To się zmienia. W związku z wykupieniem ARM’a przez Nvidię blady strach padł na azjatyckie firmy, bo nie wiadomo czy za parę lat dostaną licencję na produkcję. Dlatego zaczął się dynamicznie rozwijać projekt RISC-V. Jest open source (bez licencji) i jak dotychczas był wykorzystywany głównie do produkcji kontrolerów (dysków, sieci, …). Teraz są próby zaprojektowania wydajnego procesora RISC-V ogólnego stosowania. Nawet Intel włączył się w ten projekt i próbuje wykupić jedną z wiodących firm projektującą takie procesory.

2 Likes

Jeśli wiesz więcej o kulisach to napisz o co poszło. Bo przez chwilę właścicielem ARMa byli Chińczycy działający przez proxy w postaci Softbanku z Japonii. Nie znalazłem informacji dlaczego Brytyjczycy opchnęli ARMa Chińczykom skoro chwilę później Amerykanie wykupili go od Chińczyków.

I dlaczego Chińczycy ARMa sprzedali ? I to w dodatku Amerykanom ?

Bo czasy kiedy Chińczyków można było nastraszyć lub zaszantażować to raczej minęły …
Nie ogarnęli technologii ?

1 Like

napisano na smartfonie^^

A że oni się tam będą pytać o licencje?

Bo intelowi nie wyszło z własną produkcją.

Przymus był.

Dokumentacja ni mogła wyjść poza UK z powodu bezpieki. Tam jeszcze machloje były z patentami. No po prostu Atlanci powiedzieli że tego nie oddadzą. Ale i tak produkuje Azja.

To bardziej skomplikowane. Głównym udziałowcem Softbanku nie jest Chińczyk a Koreańczyk (26.47%). Jest rezydentem w Japonii. Pozostali duzi udziałowcy to banki (japońskie). Nie zapominajmy, że Japonia jest dalej okupowana przez USA. Inaczej niż Niemcy, których okupacja formalnie się skończyła po wycofaniu wojsk koalicji. Stacjonujące nadal wojska USA w Niemczech są “na zaproszenie” rządu Niemiec. Formalnie ARM jest firmą brytyjską i każda transakcja i tak musiała być zaakceptowana przez rząd JKM. Ta walka rozgorzała ponieważ ARM zbyt urósł i jego procesory z rynku smartfonów zaczęły ekspandować na rynek tabletów, laptopów a nawet desktopów (przykład Apple). nawet Microsoft ze swoją wersją Windows 11 wszedł na rynek procesorów ARM. Intel chyba poczuł się zagrożony i chce wskoczyć w rynek procesorów RISC wspierając projekt RISC-V.

2 Likes

Drobna poprawka. Jest w 3-cim pokoleniu Koreańczykiem. W 1990 roku uzyskał japońskie obywatelstwo.

1 Like

Nie. Kiedyś w tym grzebałem: ci duzi udziałowcy, którzy tam w rejestrach figurują, to trusty, więc są udziałowcami nie za swoją kasę i na zlecenie. Nie wiemy, czyje zlecenie, ale pewną podpowiedzią może tu być fakt, że Softbank jest największym udziałowcem Alibaby. I prawie połowę udziałów w Softbank mają “Others”.

2 Likes

Również wework^^
I wielu innych cudnych przedsięwzięć.

Już Windows 8 był na ARM ale się nie przyjął.

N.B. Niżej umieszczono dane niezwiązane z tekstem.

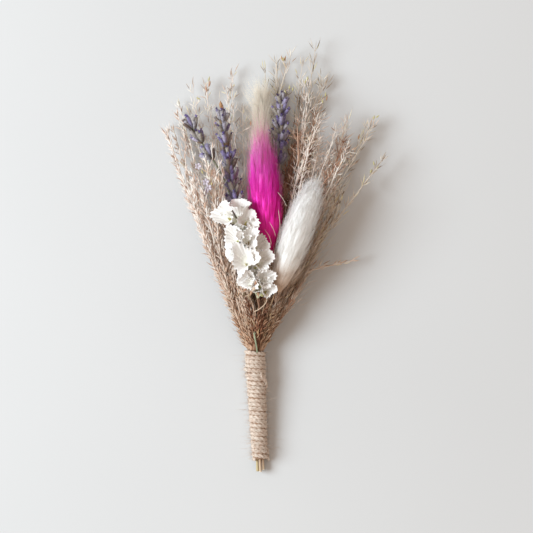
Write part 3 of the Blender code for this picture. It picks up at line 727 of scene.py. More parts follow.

bo najważniejszym producentem procesorów jest teraz Nvidia:) Z resztą też ma swoje układy ARMowe od dawna (np Tegra) ale głownym podwykonawcą ARMa jest amerykański Qualcomm

ARM nie robi chipów tylko design. Taki mieli model biznesowy od początku. Więc raczej Chiny ogarniały bo ktoś Cortexy robi (HiSilicon).

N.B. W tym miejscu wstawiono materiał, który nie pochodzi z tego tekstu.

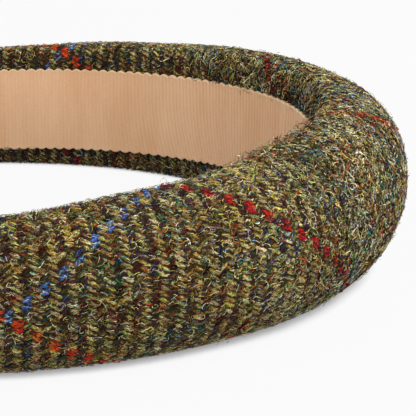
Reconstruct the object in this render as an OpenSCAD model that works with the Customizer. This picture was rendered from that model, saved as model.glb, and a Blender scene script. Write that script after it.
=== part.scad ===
// Padded headband lying on its edge: a padded, cloth-covered band that tapers from the crown to two round
// tips, with a ribbed ribbon glued along the inside. The crown is toward +Y and the arms run to -Y. The band's
// width stands along Z, and its soft lower edge is pressed flat where it rests. All sizes are in millimetres.

/* [Head opening] */
// Half of the inside width where the band is widest, at the cloth
inside_half_w = 62.5; // [56:0.5:70]
// Depth of the opening from the crown to where the band is widest
crown_depth = 94; // [84:0.5:104]
// Angle on the plan ellipse from the crown to where each tip starts to round off
tip_angle = 115; // [108:0.5:122]

/* [Padded band] */
// Width of the band at the crown
crown_w = 43; // [39:0.5:50]
// Width of the band where the opening is widest
side_w = 34.5; // [32:0.5:38]
// Width of the band where each tip starts to round off
tip_w = 24; // [20:0.5:29]
// Thickness of the padding at the crown
crown_t = 25; // [18:0.5:30]
// Thickness of the padding where the opening is widest
side_t = 16; // [12:0.5:20]
// Thickness of the padding where each tip starts to round off
tip_t = 9.5; // [7:0.5:12]
// Length of each rounded tip
tip_length = 12; // [8:0.5:14]
// How far the band's own weight presses its lower edge in
press = 0.8; // [0.2:0.1:1.6]
// Roundness of the outside: 1 is half an ellipse, and less is fuller
outside_round = 0.8; // [0.6:0.05:1]
// Roundness of the cloth where it turns over the inside edges
inside_round = 0.9; // [0.7:0.05:1]
// Depth of that turn, as a share of the padding's thickness
turn_share = 0.14; // [0.1:0.01:0.25]

/* [Lining ribbon] */
// Width of the ribbon
ribbon_w = 25; // [20:0.5:27]
// Thickness of the ribbon over its ribs
ribbon_t = 0.7; // [0.5:0.1:1.2]
// Least width of cloth that shows beside the ribbon
border_w = 3; // [2:0.25:4]
// Glue line between the ribbon and the cloth
glue_line = 0.2; // [0.15:0.05:0.3]
// Length over which each end of the ribbon is cut round
end_cut = 8; // [4:0.5:12]

/* [Smoothness] */
// Steps round the plan, from the crown to where a tip starts
arm_steps = 39; // [24:1:60]
// Rings in each rounded tip
tip_steps = 5; // [3:1:8]
// Steps round the outside of the section
outside_steps = 16; // [8:2:24]
// Steps over each inside edge of the section
turn_steps = 4; // [2:1:6]

/* [Hidden] */

cloth_colour = "#5a5434";
ribbon_colour = "#d3a980";

// The round-off of a tip is drawn this far round its quarter circle, and the small end left is closed flat
tip_turn = 84;
// The padding shrinks toward this share of its thickness in a tip, counted from the inside
tip_heart = 0.35;
// How late the faster taper past the widest place sets in: 1 is at once
late_taper = 1.5;
degrees_per_radian = 180 / PI;

// Plan ellipse, from the crown (angle 0) round to one arm (positive angles) and the other (negative ones)
function plan(angle) = [inside_half_w * sin(angle), crown_depth * (cos(angle) - 1)];
// Length of plan ellipse that one degree passes over
function pace(angle) =
    norm([inside_half_w * cos(angle), crown_depth * sin(angle)]) / degrees_per_radian;
// Unit vector away from the head, square to the plan ellipse
function outward(angle) =
    let (v = [crown_depth * sin(angle), inside_half_w * cos(angle)]) v / norm(v);

// A size of the band at an angle: it follows the depth from the crown to the widest place, and goes on at the
// same slope and then faster to the tip
function tapered(crown, side, tip, angle) =
    let (past = abs(angle) - 90, last = tip_angle - 90, slope = (side - crown) / degrees_per_radian)
    past <= 0
        ? crown + (side - crown) * (1 - cos(angle))
        : side + slope * past + (tip - side - slope * last) * pow(past / last, late_taper);

function width_at(angle) = tapered(crown_w, side_w, tip_w, angle);
function thickness_at(angle) = tapered(crown_t, side_t, tip_t, angle);
function ribbon_half_at(angle) = min(ribbon_w, width_at(angle) - 2 * border_w) / 2;

// Power of a sine or cosine that never goes below zero
function bent(x, round) = pow(max(0, x), round);

// Section of the band as [outward, up] points, from the outer end of the pressed strip over the outside, down
// the inside and back to the strip's inner end. The inside is flat where the ribbon lies.
function section(width, thickness, seat_half) =
    let (
        half = (width + press) / 2,
        turn = turn_share * thickness,
        lift_off = asin(1 - press / half),
        top_turn = width / 2 - seat_half,
        low_turn = top_turn + press,
        touch_down = acos(pow(top_turn / low_turn, 1 / inside_round))
    )
    concat(
        [for (i = [0:outside_steps])
            let (a = -lift_off + (90 + lift_off) * i / outside_steps)
            [turn + (thickness - turn) * bent(cos(a), outside_round),
             i == 0 ? 0 : width - half + half * sin(a)]],
        [for (i = [1:turn_steps])
            let (a = 90 * i / turn_steps)
            [turn * (1 - bent(sin(a), inside_round)),
             width / 2 + seat_half + top_turn * bent(cos(a), inside_round)]],
        [for (i = [0:turn_steps])
            let (a = 90 + (touch_down - 90) * i / turn_steps)
            [turn * (1 - bent(sin(a), inside_round)),
             i == turn_steps ? 0 : width / 2 - seat_half - low_turn * bent(cos(a), inside_round)]]
    );

// Places of the sections as [angle, shrink], from the tip of one arm round the crown to the other tip
arm_places = [for (i = [-arm_steps:arm_steps]) [tip_angle * i / arm_steps, 1]];
tip_places = [for (i = [1:tip_steps])
    let (a = tip_turn * i / tip_steps) [tip_angle + tip_length * sin(a) / pace(tip_angle), cos(a)]];
band_places = concat(
    [for (i = [tip_steps - 1:-1:0]) [-tip_places[i][0], tip_places[i][1]]],
    arm_places,
    tip_places
);

// One ring of the band in the part's axes, before it is centred
function band_ring(place) =
    let (
        angle = place[0],
        shrink = place[1],
        width = width_at(angle),
        thickness = thickness_at(angle),
        heart = [tip_heart * thickness, width / 2],
        at = plan(angle),
        out = outward(angle)
    )
    [for (p = section(width, thickness, ribbon_half_at(angle) + glue_line))
        let (q = heart + (p - heart) * shrink)
        [at[0] + out[0] * q[0], at[1] + out[1] * q[0], q[1]]];

// One ring of the ribbon: a flat strip that stands off the cloth by the glue line
function ribbon_ring(place) =
    let (
        angle = place[0],
        half = ribbon_half_at(angle) * place[1],
        middle = width_at(angle) / 2,
        at = plan(angle),
        out = outward(angle)
    )
    [for (p = [[-glue_line, -half], [-glue_line, half],
               [-glue_line - ribbon_t, half], [-glue_line - ribbon_t, -half]])
        [at[0] + out[0] * p[0], at[1] + out[1] * p[0], middle + p[1]]];

// Places of the ribbon's rings as [angle, share of its full width], with round-cut ends
cut_angle = tip_angle - end_cut / pace(tip_angle);
cut_places = [for (i = [1:tip_steps])
    let (a = tip_turn * i / tip_steps) [cut_angle + (tip_angle - cut_angle) * sin(a), cos(a)]];
ribbon_places = concat(
    [for (i = [tip_steps - 1:-1:0]) [-cut_places[i][0], cut_places[i][1]]],
    [for (i = [-arm_steps:arm_steps]) [cut_angle * i / arm_steps, 1]],
    cut_places
);

band_rings = [for (place = band_places) band_ring(place)];
ribbon_rings = [for (place = ribbon_places) ribbon_ring(place)];

// The band's reach from front to back, to put the origin under the middle of it
band_front = min([for (ring = band_rings) for (p = ring) p[1]]);
band_back = max([for (ring = band_rings) for (p = ring) p[1]]);

// A closed solid through rings of the same number of points, with flat ends
module lofted(rings) {
    count = len(rings[0]);
    last = (len(rings) - 1) * count;
    polyhedron(
        points = [for (ring = rings) for (p = ring) p],
        faces = concat(
            [[for (j = [0:count - 1]) j]],
            [for (i = [0:len(rings) - 2]) for (j = [0:count - 1])
                let (a = i * count + j, b = i * count + (j + 1) % count) each
                [[a, a + count, b + count], [a, b + count, b]]],
            [[for (j = [count - 1:-1:0]) last + j]]
        )
    );
}

// Moves a piece so that the origin lies under the middle of the band
module centred() {
    translate([0, -(band_front + band_back) / 2, 0]) children();
}

// Tweed-covered padding, one closed soft form
module padded_band() {
    color(cloth_colour) centred() lofted(band_rings);
}

// Ribbed ribbon along the inside, from one tip round the crown to the other
module lining_ribbon() {
    color(ribbon_colour) centred() lofted(ribbon_rings);
}

padded_band();
lining_ribbon();
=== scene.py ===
"""A padded headband in wool tweed with a petersham lining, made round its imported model.

The cloth is a 2/2 twill cut on the bias, so its wales run straight across the band. Every float of the weave
is a bundle of single wool fibres, and loose curly fibres lie over them. All lengths are in metres.
"""
import math
from typing import NamedTuple

import bmesh
import bpy
import numpy as np
from bpy.props import CollectionProperty, FloatProperty, FloatVectorProperty, IntProperty, PointerProperty
from bpy.types import Operator, Panel, PropertyGroup
from mathutils import Matrix, Vector


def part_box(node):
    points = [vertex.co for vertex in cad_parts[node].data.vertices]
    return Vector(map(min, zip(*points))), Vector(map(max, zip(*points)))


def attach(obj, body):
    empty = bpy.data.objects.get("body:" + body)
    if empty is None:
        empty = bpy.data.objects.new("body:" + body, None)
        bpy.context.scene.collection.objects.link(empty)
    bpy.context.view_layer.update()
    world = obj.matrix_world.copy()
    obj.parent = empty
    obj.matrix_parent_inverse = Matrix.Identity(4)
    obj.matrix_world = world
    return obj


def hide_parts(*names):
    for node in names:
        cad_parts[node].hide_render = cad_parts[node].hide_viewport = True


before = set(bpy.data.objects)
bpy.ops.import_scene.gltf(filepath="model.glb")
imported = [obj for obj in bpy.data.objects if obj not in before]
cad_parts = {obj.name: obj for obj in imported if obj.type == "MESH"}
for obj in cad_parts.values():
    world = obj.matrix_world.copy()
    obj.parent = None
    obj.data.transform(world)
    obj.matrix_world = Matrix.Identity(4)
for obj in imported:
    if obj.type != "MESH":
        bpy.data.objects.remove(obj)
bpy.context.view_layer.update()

bl_info = {
    "name": "Padded tweed headband",
    "version": (1, 0, 0),
    "blender": (4, 5, 0),
    "location": "3D View > Sidebar > Headband",
    "description": "Makes a padded tweed headband with a petersham lining",
    "category": "Add Mesh",
}

BAND_LOW, BAND_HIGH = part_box("padded_band")
MM = 0.001


def srgb(code):
    """Linear colour of an sRGB hex code such as #c9a27b."""
    parts = [int(code[i:i + 2], 16) / 255 for i in (1, 3, 5)]
    return tuple(c / 12.92 if c <= 0.04045 else ((c + 0.055) / 1.055) ** 2.4 for c in parts)


def length(name, description, default):
    """A property that holds a length."""
    return FloatProperty(name=name, description=description, default=default, min=0, unit="LENGTH",
                         precision=5)


def degrees(name, description, default):
    """A property that holds an angle, with its default in degrees."""
    return FloatProperty(name=name, description=description, default=math.radians(default),
                         subtype="ANGLE")


def swatch(name, description, code):
    """A property that holds a colour, with its default as an sRGB hex code."""
    return FloatVectorProperty(name=name, description=description, subtype="COLOR", size=3,
                               default=srgb(code))


def whole(name, description, default):
    """A property that holds a whole number."""
    return IntProperty(name=name, description=description, default=default)


def portion(name, description):
    """A property that holds how much of a dyed wool something takes."""
    return FloatProperty(name=name, description=description, default=0, min=0)


class BandSizes(PropertyGroup):
    """Sizes of the padded form, the same as the construction model's."""
    inside_half_width: length("Inside half width", "Half of the width between the arms", 62.5 * MM)
    crown_depth: length("Crown depth", "From the crown to where the band is widest", 94 * MM)
    tip_angle: degrees("Tip angle", "Angle on the plan ellipse where a tip starts", 115)
    crown_width: length("Crown width", "Width of the band at the crown", BAND_HIGH.z - BAND_LOW.z)
    side_width: length("Side width", "Width of the band at its widest place", 34.5 * MM)
    tip_width: length("Tip width", "Width of the band where a tip starts", 24 * MM)
    crown_thickness: length("Crown thickness", "Thickness of the padding at the crown", 25 * MM)
    side_thickness: length("Side thickness", "Thickness of the padding at the widest place", 16 * MM)
    tip_thickness: length("Tip thickness", "Thickness of the padding where a tip starts", 9.5 * MM)
    tip_length: length("Tip length", "Length of each rounded tip", 12 * MM)
    press: length("Press", "How far the band's weight presses its lower edge in", 0.8 * MM)
    unevenness: length("Unevenness", "How far the hand-wrapped padding swells and dips", 0.22 * MM)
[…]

Da się - w Rubym i Smalltalku się dało. Po prostu model poliforfizmu wcisnięty w C za pomocą plusplusów i potem poprawiany w Javie i w C# jest niczym FSO Polonez:)

Też mi się marzy by programistom płacili 1000oz Ag rocznie jak za starych dobrych czasów. Ale doświadczenia wszystkich innych branż mowią, że lepszy wrobel w garści niż krnąbrny geniusz na w piwnicy.

Tak to akurat nigdy nie było. Ręcznie się przełączało wtyczki programujące stany - owszem - ale ręczne magnesowanie pierscieni to były perwersyjne zabawy phakerów

1 Like

Właśnie: produkować wg specyfikacji to jedno,
wymyślać specyfikację to co innego.

Chińczycy się właśnie tego uczą w Volvo i w Pirelli i z tego co słyszałem nieszczególnie im to idzie.

1 Like

Kupili tez Olympusa (kawałki) i razem z kilkoma producentami obiektywów (yongnuo, 7/TTArtisan) chcą podgryźć japońską optykę.

1 Like

Zwłaszcza w Sagan.

Eskapizm głównym zastosowaniem procesorów.

1 Like

Dalej nie widzę zastosowania.
No chyba że ktoś nie wie po co kod pisze i potem się zobaczy, no to wtedy trzeba kombinować z klejem i nożyczkami.

Ciągle jednak wojują z piwnicą, która złośliwie wprowadza im jakieś BTC i nie ma na kogo zwalić, że to z jego piwnicy.

Było. Komputer pokładowy do Apollo tak był zrobiony.